* begin SOURCE MATERIAL *

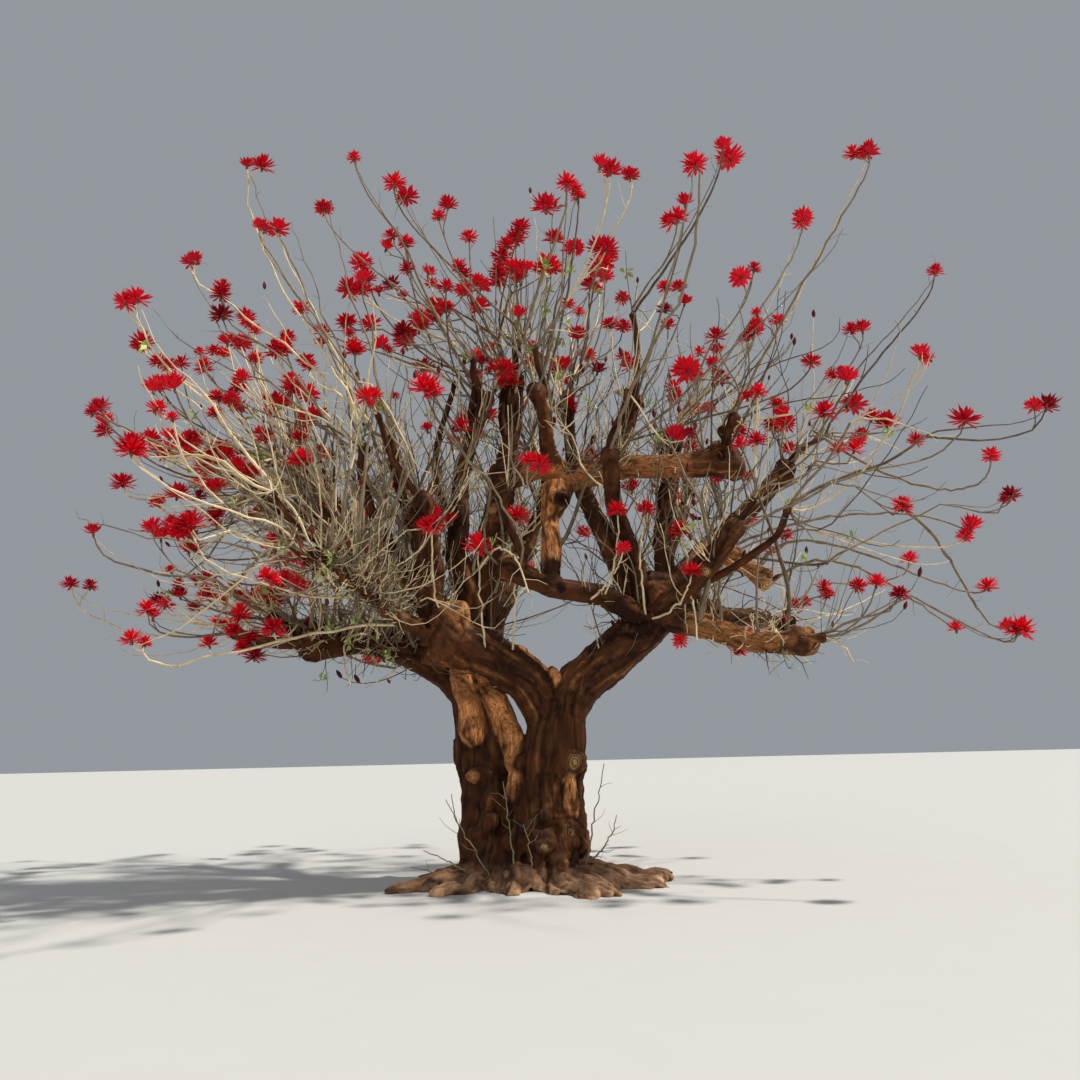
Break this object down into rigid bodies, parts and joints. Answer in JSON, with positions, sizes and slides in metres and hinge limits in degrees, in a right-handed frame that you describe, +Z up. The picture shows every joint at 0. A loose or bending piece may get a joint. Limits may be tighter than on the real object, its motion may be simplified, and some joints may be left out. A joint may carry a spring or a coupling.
{
  "type": "coral tree",
  "caption": "Rooted flowering tree: stout trunk of fused leaders with a flared foot, crooked boughs, and a broad open crown of bare shoots tipped with red flower heads.",
  "frame": {"origin": "on the ground under the middle of the trunk's foot, on the flat cut there", "axes": "+Z up; -Y is the front, the side that the picture shows; +X is to the right seen from the front"},
  "size_m": [9.84, 8.0844, 7.62],
  "materials": {
    "bark": "matt, furrowed",
    "blossom": "soft satin",
    "shoots": "matt",
    "leaves": "soft satin"
  },
  "bodies": {
    "root": {"trunk": "bark", "back_bough": "bark", "back_left_bough": "bark", "back_left_riser": "bark", "back_right_bough": "bark", "back_right_riser": "bark", "back_riser": "bark", "centre_leader": "bark", "crossing_limb": "bark", "elbow_riser": "bark", "elbow_stem": "bark", "front_left_bough": "bark", "front_riser": "bark", "inner_front_limb": "bark", "inner_limb": "bark", "left_front_limb": "bark", "left_inner_upright": "bark", "left_low_bough": "bark", "left_mid_limb": "bark", "left_upright": "bark", "log_limb": "bark", "log_riser": "bark", "low_right_back_bough": "bark", "low_right_bough": "bark", "right_bough": "bark", "right_front_limb": "bark", "right_upright": "bark", "rising_limb": "bark", "sawn_limb": "bark", "crown_back": "blossom", "crown_back_high": "blossom", "crown_back_left": "blossom", "crown_back_left_low": "blossom", "crown_back_right": "blossom", "crown_back_right_low": "blossom", "crown_front": "blossom", "crown_front_high": "blossom", "crown_front_left": "blossom", "crown_front_right": "blossom", "crown_left": "blossom", "crown_left_front": "blossom", "crown_left_high": "blossom", "crown_left_low": "blossom", "crown_right": "blossom", "crown_right_back_high": "blossom", "crown_right_back_low": "blossom", "crown_right_front": "blossom", "crown_right_front_low": "blossom", "crown_right_high": "blossom", "crown_right_mid": "blossom", "crown_top_back": "blossom", "crown_top_centre": "blossom", "crown_top_left": "blossom", "crown_top_right": "blossom"}
  },
  "joints": []
}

* end SOURCE MATERIAL *

:: EXERCISE OBJECTIVE ::
Print the complete listing again, exactly as it stands.

:: SOLUTION TO THIS PROBLEM ::
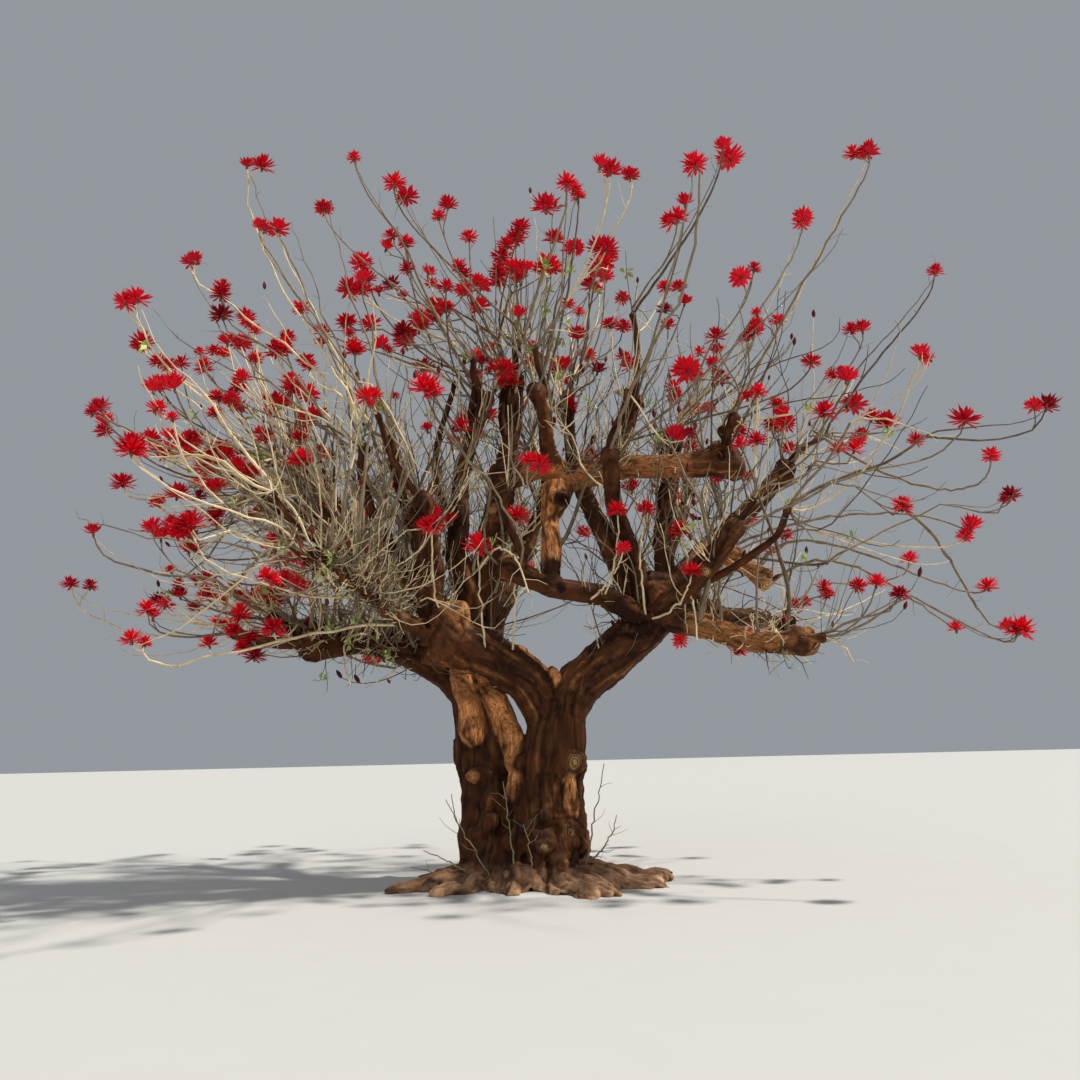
Break this object down into rigid bodies, parts and joints. Answer in JSON, with positions, sizes and slides in metres and hinge limits in degrees, in a right-handed frame that you describe, +Z up. The picture shows every joint at 0. A loose or bending piece may get a joint. Limits may be tighter than on the real object, its motion may be simplified, and some joints may be left out. A joint may carry a spring or a coupling.
{
  "type": "coral tree",
  "caption": "Rooted flowering tree: stout trunk of fused leaders with a flared foot, crooked boughs, and a broad open crown of bare shoots tipped with red flower heads.",
  "frame": {"origin": "on the ground under the middle of the trunk's foot, on the flat cut there", "axes": "+Z up; -Y is the front, the side that the picture shows; +X is to the right seen from the front"},
  "size_m": [9.84, 8.0844, 7.62],
  "materials": {
    "bark": "matt, furrowed",
    "blossom": "soft satin",
    "shoots": "matt",
    "leaves": "soft satin"
  },
  "bodies": {
    "root": {"trunk": "bark", "back_bough": "bark", "back_left_bough": "bark", "back_left_riser": "bark", "back_right_bough": "bark", "back_right_riser": "bark", "back_riser": "bark", "centre_leader": "bark", "crossing_limb": "bark", "elbow_riser": "bark", "elbow_stem": "bark", "front_left_bough": "bark", "front_riser": "bark", "inner_front_limb": "bark", "inner_limb": "bark", "left_front_limb": "bark", "left_inner_upright": "bark", "left_low_bough": "bark", "left_mid_limb": "bark", "left_upright": "bark", "log_limb": "bark", "log_riser": "bark", "low_right_back_bough": "bark", "low_right_bough": "bark", "right_bough": "bark", "right_front_limb": "bark", "right_upright": "bark", "rising_limb": "bark", "sawn_limb": "bark", "crown_back": "blossom", "crown_back_high": "blossom", "crown_back_left": "blossom", "crown_back_left_low": "blossom", "crown_back_right": "blossom", "crown_back_right_low": "blossom", "crown_front": "blossom", "crown_front_high": "blossom", "crown_front_left": "blossom", "crown_front_right": "blossom", "crown_left": "blossom", "crown_left_front": "blossom", "crown_left_high": "blossom", "crown_left_low": "blossom", "crown_right": "blossom", "crown_right_back_high": "blossom", "crown_right_back_low": "blossom", "crown_right_front": "blossom", "crown_right_front_low": "blossom", "crown_right_high": "blossom", "crown_right_mid": "blossom", "crown_top_back": "blossom", "crown_top_centre": "blossom", "crown_top_left": "blossom", "crown_top_right": "blossom"}
  },
  "joints": []
}